# tilix pkg: why is it gone and where to get it?



## madwebness (Nov 20, 2022)

It's very strange. I've recently installed the same version of FreeBSD - 13.1 - on a fresh machine and there was no more tilix package available (it's a really cool terminal app), yet the very same version had it several months ago.

It's still there in the ports collection, however it compiles for hours and hours and eventually fails to compile for some reason. Can anyone point me to the package and tell me how to install it manually or add some kind of third-party repository that still contains it?

Thank you.


----------



## SirDice (Nov 21, 2022)

Looks like it got skipped because x11-toolkits/gtkd (one of its dependencies) failed to build in quarterly. On latest it was skipped due to failures on lang/ldc.


----------



## Alain De Vos (Nov 21, 2022)

You can download ldc from here,








						Releases · ldc-developers/ldc
					

The LLVM-based D Compiler. Contribute to ldc-developers/ldc development by creating an account on GitHub.




					github.com


----------



## madwebness (Nov 21, 2022)

So, let me get this straight: I download the ldc pkg, then compile tilix from ports, is this correct?
Or, is there binary/pkg that's already compiled somewhere?

And also, do you believe it'd be easier to compile at as per author's instructions (e.g. not from ports?).
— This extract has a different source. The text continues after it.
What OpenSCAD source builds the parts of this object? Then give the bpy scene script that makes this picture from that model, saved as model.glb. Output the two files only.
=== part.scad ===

Compiling from the ports tree was awfully long...

Thank you for your kind answers. I cannot work without this terminal app. I wasn't expecting someone would even know what's up.


----------



## SirDice (Nov 21, 2022)

madwebness said:


> So, let me get this straight: I download the ldc pkg, then compile tilix from ports, is this correct?
> Or, is there binary/pkg that's already compiled somewhere?
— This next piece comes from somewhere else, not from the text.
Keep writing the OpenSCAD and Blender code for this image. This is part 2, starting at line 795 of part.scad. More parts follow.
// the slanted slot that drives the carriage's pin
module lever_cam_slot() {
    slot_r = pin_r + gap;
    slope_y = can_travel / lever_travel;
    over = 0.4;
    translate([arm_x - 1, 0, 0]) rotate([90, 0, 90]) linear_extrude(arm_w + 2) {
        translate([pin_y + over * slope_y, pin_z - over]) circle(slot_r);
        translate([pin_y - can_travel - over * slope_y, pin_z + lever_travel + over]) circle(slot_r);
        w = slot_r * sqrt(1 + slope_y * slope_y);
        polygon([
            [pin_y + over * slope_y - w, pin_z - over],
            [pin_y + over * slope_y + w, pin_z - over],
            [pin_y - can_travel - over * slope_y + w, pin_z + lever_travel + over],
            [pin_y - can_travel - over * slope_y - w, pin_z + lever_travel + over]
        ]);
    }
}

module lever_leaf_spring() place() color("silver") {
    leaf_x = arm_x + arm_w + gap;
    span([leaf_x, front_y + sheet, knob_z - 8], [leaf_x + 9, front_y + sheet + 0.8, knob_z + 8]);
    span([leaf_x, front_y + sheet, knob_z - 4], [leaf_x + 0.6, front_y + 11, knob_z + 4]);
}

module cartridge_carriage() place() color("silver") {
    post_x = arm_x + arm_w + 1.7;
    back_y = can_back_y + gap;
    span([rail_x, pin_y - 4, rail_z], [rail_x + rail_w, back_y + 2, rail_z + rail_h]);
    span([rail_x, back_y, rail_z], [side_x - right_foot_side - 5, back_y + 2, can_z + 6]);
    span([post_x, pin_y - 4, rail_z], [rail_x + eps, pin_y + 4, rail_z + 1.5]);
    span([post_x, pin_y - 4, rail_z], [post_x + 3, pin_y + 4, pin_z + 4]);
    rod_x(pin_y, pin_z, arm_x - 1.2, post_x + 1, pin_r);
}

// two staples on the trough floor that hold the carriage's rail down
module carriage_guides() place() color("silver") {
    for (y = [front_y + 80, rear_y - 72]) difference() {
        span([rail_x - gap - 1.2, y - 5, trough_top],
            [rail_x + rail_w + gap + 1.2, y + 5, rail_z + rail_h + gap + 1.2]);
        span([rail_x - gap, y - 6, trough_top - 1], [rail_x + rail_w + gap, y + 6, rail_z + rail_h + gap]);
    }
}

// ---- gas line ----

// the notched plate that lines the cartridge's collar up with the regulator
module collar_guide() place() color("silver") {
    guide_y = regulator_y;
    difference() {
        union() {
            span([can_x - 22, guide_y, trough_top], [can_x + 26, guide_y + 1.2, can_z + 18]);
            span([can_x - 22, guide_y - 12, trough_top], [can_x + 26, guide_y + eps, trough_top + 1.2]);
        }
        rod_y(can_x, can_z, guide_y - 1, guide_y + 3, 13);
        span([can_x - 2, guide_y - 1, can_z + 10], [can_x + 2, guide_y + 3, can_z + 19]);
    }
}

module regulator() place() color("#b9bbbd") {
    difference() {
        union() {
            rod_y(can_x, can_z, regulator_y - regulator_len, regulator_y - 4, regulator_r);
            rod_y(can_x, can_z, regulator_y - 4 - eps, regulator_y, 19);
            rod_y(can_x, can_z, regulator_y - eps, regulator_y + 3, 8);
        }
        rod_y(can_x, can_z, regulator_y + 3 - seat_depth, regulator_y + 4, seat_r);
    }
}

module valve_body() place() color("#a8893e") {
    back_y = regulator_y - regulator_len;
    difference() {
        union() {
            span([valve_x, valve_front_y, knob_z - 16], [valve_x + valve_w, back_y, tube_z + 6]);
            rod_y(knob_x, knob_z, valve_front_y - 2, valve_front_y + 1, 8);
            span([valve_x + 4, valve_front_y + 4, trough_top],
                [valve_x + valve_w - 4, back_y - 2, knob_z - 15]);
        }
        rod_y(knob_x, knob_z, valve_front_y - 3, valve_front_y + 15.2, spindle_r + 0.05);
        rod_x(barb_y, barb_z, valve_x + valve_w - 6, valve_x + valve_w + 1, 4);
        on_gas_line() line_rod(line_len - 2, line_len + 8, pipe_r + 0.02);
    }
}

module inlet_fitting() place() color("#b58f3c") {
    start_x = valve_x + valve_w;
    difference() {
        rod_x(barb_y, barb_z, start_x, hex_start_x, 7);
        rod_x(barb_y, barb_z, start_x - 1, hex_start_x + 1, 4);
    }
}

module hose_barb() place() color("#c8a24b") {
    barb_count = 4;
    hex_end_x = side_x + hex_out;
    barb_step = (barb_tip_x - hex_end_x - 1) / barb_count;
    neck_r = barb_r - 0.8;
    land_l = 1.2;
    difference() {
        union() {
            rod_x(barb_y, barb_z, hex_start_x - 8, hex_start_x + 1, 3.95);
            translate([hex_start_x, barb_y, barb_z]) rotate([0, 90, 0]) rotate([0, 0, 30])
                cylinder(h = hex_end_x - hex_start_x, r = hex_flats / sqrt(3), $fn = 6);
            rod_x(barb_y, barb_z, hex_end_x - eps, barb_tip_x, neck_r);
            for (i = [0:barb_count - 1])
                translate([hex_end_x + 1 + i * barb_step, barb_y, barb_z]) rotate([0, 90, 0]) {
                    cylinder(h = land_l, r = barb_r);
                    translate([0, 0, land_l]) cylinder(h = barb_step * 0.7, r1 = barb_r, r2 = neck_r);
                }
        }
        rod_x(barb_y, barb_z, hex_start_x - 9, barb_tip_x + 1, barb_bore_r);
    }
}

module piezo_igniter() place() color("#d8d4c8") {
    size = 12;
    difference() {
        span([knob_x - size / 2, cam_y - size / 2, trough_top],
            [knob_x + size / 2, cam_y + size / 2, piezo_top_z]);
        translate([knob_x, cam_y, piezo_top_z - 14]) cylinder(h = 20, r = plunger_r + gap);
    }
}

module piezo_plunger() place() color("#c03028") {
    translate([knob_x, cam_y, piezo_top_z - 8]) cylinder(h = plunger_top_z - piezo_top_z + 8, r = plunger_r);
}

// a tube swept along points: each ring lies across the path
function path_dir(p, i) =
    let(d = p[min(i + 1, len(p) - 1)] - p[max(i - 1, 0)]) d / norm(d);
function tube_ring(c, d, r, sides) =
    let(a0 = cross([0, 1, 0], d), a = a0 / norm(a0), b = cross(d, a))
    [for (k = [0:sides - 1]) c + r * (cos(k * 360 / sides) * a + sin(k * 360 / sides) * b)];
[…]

Are you on quarterly or latest? If you don't know and are running a -RELEASE then it's likely 'quarterly'. You can verify by looking at `pkg -vv`. 
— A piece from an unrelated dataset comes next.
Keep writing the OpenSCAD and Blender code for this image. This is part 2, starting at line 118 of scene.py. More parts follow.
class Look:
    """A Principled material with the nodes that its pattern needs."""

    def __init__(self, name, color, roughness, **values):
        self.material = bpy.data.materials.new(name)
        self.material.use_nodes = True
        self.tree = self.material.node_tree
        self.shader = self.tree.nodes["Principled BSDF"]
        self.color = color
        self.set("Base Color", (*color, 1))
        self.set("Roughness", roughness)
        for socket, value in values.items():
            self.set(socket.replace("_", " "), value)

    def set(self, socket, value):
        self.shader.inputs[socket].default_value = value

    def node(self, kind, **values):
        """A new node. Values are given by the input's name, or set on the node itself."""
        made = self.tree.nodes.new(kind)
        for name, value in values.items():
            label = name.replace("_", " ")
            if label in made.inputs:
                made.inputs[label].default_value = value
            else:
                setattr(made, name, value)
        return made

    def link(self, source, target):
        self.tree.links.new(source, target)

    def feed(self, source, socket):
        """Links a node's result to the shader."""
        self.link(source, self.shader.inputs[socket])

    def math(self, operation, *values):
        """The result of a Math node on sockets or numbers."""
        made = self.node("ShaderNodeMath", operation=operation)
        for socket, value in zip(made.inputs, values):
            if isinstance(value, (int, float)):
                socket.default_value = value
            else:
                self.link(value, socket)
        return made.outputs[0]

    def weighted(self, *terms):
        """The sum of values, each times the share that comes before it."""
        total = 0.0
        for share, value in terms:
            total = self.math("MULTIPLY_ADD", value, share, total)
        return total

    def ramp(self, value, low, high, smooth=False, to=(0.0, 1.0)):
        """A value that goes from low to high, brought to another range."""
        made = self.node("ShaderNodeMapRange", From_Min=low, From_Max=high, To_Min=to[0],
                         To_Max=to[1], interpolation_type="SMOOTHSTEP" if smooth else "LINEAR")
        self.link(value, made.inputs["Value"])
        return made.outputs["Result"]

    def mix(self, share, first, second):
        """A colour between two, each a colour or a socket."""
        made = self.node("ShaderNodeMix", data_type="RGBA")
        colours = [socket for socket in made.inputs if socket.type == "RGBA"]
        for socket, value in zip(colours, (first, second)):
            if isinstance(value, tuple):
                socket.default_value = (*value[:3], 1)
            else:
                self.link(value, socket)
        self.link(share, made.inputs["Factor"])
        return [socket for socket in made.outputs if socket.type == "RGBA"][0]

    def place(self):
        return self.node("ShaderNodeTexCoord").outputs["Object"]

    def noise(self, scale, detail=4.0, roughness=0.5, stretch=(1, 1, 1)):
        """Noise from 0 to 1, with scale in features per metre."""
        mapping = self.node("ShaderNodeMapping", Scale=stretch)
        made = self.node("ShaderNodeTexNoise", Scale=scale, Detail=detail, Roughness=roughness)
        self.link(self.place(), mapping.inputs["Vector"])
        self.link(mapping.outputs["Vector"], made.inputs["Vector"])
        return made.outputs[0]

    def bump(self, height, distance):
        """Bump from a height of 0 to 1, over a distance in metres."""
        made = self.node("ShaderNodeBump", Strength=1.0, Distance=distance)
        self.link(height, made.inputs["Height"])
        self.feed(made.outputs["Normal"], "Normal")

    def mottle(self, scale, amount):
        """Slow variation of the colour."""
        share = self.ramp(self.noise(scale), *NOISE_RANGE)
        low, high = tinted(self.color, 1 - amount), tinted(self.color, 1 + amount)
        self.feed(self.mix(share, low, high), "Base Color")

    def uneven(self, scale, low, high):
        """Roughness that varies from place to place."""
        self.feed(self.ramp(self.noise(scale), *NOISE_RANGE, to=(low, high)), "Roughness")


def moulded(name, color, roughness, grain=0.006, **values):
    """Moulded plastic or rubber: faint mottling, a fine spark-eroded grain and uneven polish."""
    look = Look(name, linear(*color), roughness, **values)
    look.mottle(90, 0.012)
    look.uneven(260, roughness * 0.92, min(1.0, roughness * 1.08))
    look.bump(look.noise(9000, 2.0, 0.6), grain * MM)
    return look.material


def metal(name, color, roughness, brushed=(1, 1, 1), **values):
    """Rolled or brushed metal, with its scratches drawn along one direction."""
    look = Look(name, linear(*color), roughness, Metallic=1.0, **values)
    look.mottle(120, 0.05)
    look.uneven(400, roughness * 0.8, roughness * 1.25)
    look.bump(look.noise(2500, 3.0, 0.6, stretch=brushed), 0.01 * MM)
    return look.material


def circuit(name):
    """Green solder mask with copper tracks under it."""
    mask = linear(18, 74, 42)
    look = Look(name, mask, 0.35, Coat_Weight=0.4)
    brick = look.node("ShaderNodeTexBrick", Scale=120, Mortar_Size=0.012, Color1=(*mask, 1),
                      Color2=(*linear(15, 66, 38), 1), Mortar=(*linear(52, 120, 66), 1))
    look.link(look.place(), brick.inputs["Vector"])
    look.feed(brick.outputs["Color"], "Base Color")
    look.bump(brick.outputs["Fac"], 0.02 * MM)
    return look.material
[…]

Packages sometimes fail to build, it happens, with 50000+ packages there's bound to be some issues. If there's any "fallout" the maintainer of said port is automatically notified. In case of the quarterly branch there seems to be an issue with x11-toolkits/gtkd. Building from ports isn't going to do you any good, as it's likely you're going to run into the exact same build issues. So, you're just going to have to wait until this build issue is resolved, then the package will reappear again.


----------



## madwebness (Nov 21, 2022)

Thank you, I think "I don't know", but I'm on 13.1. Are there different "versions" of 13.1?
It's very strange that it was fine and then all of a sudden it stopped being available while the version was exactly the same, even installed from the same USB-drive.


----------



## Alain De Vos (Nov 21, 2022)

madwebness said:


> So, let me get this straight: I download the ldc pkg, then compile tilix from ports, is this correct?
> Or, is there binary/pkg that's already compiled somewhere?
> 
> And also, do you believe it'd be easier to compile at as per author's instructions (e.g. not from ports?). Compiling from the ports tree was awfully long...
> ...


You can download ldc from,


			https://github.com/ldc-developers/ldc/releases/download/v1.30.0/ldc2-1.30.0-freebsd-x86_64.tar.xz
		

Then git clone tilix,
git clone https://github.com/gnunn1/tilix.git
Then dub build 'should' work.


----------



## madwebness (Nov 21, 2022)

Super, I appreciate your advice! Will update the thread if it gets resolved.


----------